WRITTEN PROBLEM:
Give back exactly the lines running from the line that holds "Write part 4" through the line that holds "STRIPED_HALF_WIDTH = 2.0", ends included, and no other lines.

DATA TO USE:
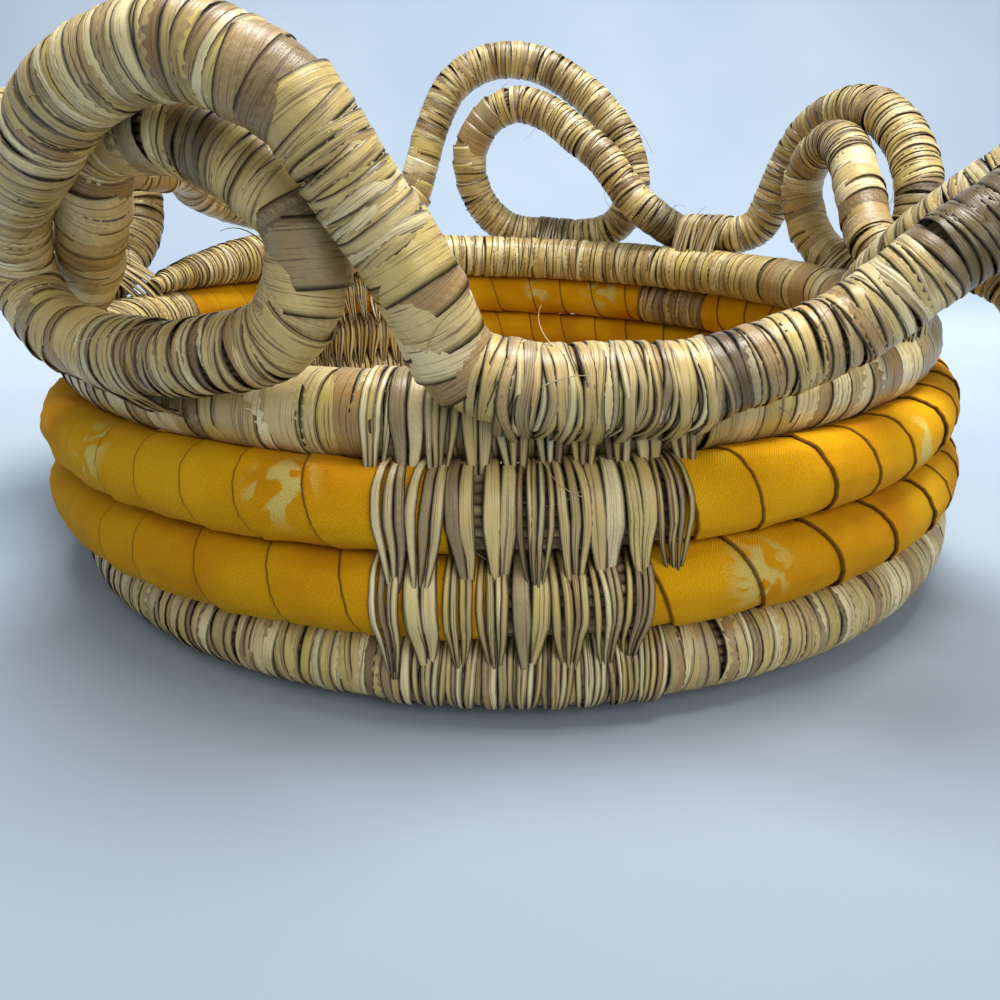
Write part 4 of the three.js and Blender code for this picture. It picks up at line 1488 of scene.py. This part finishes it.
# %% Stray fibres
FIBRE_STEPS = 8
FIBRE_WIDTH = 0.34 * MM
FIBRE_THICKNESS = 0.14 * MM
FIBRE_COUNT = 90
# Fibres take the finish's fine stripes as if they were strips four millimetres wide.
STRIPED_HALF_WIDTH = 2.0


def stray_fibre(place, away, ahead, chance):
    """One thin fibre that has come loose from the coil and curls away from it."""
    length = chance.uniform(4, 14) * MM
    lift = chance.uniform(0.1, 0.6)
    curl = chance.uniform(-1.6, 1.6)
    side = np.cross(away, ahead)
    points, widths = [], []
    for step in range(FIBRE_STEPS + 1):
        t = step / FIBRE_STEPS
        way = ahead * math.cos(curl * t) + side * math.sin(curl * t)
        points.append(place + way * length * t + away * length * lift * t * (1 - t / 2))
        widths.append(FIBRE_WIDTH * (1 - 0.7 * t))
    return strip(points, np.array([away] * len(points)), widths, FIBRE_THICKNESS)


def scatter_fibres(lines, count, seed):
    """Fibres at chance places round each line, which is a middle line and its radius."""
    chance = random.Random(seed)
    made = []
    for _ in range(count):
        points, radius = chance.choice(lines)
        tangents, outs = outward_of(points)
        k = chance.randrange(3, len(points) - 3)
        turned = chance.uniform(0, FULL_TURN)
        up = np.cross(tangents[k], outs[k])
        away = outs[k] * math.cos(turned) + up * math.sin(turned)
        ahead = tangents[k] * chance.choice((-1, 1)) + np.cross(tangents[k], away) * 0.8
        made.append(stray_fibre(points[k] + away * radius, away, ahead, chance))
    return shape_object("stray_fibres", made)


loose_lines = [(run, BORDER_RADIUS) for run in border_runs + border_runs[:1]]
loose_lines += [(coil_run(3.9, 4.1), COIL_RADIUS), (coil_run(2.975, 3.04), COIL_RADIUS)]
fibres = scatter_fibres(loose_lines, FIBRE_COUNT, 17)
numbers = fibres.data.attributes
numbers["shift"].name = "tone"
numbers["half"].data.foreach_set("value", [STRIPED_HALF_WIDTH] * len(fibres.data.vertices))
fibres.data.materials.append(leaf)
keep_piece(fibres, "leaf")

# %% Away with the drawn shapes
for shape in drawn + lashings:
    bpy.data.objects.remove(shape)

==

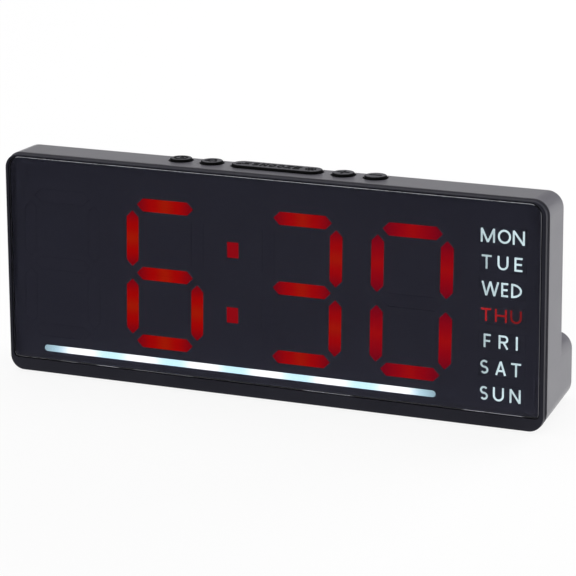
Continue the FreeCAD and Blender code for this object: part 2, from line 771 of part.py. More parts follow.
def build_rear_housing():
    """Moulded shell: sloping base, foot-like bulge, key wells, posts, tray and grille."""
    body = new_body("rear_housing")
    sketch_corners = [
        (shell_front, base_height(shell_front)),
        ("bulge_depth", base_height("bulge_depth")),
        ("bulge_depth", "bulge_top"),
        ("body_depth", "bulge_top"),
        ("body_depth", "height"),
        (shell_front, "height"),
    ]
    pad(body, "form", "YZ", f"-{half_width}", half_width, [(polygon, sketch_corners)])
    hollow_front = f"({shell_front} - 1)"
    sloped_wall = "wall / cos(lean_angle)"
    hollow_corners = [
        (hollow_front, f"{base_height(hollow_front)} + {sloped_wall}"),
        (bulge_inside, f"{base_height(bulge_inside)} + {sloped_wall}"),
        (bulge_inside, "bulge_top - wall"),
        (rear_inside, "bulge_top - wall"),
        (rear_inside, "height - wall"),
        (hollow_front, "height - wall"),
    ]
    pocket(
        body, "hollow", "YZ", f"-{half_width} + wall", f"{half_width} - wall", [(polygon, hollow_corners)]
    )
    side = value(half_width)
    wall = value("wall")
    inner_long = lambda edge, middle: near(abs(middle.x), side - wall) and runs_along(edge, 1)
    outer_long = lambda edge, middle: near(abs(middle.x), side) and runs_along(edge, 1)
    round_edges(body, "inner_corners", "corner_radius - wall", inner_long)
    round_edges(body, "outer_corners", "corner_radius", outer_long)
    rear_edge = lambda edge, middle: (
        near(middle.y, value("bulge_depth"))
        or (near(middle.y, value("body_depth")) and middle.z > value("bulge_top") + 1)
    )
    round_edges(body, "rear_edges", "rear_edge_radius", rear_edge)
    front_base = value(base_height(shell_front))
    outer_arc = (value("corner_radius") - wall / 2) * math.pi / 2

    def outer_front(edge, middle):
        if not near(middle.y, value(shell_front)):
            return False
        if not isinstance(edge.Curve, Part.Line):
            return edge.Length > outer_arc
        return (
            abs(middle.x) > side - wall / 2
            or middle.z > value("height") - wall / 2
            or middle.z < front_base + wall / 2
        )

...

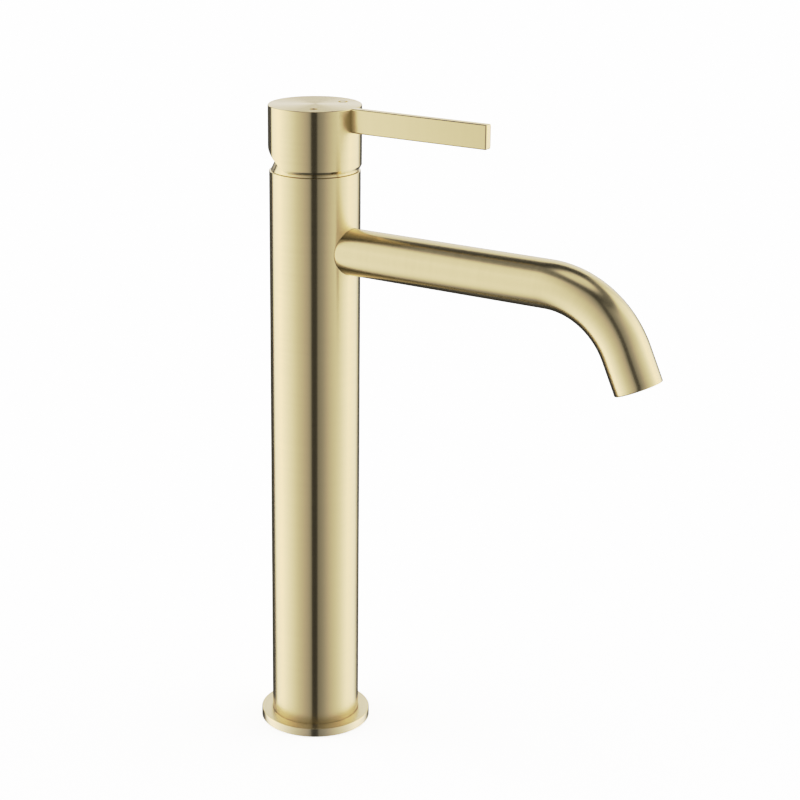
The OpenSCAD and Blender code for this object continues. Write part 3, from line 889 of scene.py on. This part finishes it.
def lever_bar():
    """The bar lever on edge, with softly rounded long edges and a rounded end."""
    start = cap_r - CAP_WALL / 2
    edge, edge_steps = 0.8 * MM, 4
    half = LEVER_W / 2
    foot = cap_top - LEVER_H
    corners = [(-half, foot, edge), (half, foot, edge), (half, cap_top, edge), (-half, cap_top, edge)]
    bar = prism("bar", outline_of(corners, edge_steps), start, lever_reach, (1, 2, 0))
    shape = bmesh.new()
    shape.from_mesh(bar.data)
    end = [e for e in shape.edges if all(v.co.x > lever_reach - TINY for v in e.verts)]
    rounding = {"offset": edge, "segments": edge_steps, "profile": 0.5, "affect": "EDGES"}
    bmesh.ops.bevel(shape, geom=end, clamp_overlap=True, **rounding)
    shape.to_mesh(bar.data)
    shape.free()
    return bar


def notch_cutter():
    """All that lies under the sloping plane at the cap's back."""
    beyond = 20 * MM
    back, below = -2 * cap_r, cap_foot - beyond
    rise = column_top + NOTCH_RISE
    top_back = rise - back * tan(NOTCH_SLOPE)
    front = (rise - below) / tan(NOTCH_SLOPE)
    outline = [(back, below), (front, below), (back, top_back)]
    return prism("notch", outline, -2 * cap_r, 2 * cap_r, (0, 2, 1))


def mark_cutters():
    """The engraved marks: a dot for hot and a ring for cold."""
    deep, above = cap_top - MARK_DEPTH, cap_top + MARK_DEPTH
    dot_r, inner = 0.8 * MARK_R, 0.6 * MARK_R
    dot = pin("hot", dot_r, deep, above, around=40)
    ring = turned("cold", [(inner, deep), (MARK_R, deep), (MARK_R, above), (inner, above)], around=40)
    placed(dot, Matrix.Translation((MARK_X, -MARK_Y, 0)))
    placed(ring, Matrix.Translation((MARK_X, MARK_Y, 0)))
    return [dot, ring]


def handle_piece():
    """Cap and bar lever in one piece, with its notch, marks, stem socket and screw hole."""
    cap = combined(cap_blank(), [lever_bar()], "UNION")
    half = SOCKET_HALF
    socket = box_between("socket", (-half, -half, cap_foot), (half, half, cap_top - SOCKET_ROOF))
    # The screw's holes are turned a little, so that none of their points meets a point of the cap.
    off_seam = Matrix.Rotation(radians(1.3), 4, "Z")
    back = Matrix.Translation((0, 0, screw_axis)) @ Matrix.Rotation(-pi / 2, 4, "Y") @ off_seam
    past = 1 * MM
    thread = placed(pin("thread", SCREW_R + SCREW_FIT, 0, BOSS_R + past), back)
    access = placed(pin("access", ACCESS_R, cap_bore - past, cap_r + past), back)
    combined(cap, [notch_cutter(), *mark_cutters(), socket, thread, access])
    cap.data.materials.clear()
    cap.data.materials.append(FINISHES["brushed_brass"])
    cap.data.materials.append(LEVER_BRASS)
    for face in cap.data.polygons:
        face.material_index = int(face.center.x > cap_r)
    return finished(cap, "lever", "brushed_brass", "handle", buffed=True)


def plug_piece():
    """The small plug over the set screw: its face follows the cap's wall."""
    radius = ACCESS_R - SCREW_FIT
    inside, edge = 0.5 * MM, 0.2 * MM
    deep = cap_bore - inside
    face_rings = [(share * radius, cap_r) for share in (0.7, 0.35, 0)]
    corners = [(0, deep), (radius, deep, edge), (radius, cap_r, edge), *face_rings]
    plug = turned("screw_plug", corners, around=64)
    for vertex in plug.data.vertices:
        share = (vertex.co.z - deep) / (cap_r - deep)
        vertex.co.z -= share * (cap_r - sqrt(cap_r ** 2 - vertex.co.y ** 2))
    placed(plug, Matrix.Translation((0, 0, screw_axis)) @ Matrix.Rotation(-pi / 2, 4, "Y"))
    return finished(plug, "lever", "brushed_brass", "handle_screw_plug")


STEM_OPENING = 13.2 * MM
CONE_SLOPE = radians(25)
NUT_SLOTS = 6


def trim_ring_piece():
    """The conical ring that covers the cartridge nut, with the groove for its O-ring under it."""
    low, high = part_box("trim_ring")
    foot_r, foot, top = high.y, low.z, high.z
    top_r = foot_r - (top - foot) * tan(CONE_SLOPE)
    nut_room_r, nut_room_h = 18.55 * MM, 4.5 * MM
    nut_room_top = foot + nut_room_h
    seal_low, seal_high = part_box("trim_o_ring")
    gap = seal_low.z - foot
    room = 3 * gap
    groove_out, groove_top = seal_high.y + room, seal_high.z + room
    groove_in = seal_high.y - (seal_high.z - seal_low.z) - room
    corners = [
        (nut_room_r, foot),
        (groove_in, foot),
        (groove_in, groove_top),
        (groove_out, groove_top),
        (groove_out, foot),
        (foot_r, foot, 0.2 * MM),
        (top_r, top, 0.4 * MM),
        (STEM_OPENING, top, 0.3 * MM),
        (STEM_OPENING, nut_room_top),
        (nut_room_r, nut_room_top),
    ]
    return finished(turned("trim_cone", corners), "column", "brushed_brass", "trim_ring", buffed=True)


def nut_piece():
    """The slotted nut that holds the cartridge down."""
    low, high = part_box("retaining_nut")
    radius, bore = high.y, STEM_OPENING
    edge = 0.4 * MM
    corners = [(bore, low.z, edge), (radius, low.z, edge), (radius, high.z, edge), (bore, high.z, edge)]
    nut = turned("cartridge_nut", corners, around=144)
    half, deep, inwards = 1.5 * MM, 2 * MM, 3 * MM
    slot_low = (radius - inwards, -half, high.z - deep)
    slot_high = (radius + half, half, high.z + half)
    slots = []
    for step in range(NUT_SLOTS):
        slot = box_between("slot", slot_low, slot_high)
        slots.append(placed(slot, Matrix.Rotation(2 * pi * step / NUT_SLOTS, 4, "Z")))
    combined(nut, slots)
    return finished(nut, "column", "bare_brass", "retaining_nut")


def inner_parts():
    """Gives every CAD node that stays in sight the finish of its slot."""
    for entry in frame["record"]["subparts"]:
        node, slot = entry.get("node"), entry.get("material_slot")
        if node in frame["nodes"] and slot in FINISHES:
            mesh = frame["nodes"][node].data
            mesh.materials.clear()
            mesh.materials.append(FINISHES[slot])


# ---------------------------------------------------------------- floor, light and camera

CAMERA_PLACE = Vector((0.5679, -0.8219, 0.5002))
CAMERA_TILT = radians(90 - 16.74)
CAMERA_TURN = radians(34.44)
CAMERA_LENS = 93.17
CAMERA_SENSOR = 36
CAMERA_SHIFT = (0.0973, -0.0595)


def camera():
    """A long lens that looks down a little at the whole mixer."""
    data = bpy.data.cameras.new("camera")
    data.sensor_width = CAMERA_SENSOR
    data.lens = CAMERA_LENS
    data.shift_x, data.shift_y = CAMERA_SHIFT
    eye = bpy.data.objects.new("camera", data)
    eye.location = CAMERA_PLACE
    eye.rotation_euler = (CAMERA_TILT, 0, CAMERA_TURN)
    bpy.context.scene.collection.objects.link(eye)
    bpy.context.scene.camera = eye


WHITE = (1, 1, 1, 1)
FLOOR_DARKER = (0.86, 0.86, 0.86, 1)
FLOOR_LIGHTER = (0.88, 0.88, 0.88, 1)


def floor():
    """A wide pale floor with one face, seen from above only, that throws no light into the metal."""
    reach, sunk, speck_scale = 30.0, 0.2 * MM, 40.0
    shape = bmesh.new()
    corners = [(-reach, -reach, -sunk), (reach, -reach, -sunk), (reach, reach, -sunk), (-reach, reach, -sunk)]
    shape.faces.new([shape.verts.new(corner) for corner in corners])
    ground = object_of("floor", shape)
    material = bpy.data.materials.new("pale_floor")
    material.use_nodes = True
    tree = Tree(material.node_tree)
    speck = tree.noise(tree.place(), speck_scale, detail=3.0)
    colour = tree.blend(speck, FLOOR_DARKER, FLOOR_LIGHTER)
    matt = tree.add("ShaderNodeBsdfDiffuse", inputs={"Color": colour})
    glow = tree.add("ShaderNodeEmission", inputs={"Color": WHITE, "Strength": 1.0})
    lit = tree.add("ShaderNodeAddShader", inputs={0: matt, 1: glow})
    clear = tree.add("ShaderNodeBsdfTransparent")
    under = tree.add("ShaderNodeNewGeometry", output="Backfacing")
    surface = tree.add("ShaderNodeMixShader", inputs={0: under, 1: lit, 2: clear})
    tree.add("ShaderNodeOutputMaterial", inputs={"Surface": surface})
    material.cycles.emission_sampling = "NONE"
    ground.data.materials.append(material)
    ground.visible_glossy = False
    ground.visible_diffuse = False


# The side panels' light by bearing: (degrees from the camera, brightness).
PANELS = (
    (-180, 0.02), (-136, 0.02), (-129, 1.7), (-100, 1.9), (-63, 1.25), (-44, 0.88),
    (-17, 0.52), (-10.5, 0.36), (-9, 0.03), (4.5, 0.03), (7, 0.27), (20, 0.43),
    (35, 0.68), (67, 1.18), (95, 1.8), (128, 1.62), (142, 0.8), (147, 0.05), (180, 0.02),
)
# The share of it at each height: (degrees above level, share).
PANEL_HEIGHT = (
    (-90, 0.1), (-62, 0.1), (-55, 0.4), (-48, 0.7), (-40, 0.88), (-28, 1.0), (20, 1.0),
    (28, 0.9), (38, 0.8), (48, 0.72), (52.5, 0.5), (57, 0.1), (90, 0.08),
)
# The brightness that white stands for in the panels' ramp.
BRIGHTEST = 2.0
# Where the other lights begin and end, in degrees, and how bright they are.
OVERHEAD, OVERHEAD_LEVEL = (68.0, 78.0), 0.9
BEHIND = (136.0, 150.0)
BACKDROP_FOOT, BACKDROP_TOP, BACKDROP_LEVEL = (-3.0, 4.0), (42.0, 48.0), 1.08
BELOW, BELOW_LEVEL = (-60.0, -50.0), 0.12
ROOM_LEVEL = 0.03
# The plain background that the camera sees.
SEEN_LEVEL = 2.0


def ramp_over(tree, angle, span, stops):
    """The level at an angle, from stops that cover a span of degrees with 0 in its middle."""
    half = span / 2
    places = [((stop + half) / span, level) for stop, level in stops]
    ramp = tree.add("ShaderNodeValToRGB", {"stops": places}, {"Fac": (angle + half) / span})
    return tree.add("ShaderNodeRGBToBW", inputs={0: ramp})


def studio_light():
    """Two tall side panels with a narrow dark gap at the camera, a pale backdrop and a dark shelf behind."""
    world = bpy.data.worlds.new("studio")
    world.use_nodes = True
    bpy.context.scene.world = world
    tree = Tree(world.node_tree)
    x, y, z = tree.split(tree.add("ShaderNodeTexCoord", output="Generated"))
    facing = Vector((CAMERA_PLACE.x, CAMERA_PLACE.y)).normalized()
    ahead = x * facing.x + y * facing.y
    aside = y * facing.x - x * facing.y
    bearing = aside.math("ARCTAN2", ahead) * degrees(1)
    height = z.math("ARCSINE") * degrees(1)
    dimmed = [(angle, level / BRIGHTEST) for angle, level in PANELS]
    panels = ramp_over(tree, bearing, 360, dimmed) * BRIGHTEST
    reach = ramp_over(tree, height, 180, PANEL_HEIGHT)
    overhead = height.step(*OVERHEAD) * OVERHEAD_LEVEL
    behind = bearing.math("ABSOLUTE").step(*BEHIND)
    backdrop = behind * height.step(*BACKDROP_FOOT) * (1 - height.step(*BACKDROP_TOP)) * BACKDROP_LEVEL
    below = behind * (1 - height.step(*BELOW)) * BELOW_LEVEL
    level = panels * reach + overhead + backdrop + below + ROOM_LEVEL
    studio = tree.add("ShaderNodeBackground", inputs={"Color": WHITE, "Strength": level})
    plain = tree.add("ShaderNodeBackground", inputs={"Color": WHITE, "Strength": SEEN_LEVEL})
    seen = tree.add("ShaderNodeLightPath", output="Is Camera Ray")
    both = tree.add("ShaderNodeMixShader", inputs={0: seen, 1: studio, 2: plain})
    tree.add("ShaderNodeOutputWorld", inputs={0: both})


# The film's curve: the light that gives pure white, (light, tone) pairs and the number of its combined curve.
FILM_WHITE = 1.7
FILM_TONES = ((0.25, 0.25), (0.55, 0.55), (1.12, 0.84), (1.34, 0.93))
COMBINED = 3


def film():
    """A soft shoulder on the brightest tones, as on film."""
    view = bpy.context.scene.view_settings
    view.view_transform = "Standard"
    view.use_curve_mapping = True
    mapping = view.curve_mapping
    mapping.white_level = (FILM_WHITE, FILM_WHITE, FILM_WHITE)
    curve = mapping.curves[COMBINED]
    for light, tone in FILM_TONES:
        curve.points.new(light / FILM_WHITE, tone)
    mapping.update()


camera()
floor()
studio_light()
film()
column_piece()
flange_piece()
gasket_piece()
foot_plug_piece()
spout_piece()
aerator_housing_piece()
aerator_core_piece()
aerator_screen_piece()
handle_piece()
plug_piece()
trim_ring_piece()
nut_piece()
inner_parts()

ANSWER FOR THIS EXERCISE:
Write part 4 of the three.js and Blender code for this picture. It picks up at line 1488 of scene.py. This part finishes it.
# %% Stray fibres
FIBRE_STEPS = 8
FIBRE_WIDTH = 0.34 * MM
FIBRE_THICKNESS = 0.14 * MM
FIBRE_COUNT = 90
# Fibres take the finish's fine stripes as if they were strips four millimetres wide.
STRIPED_HALF_WIDTH = 2.0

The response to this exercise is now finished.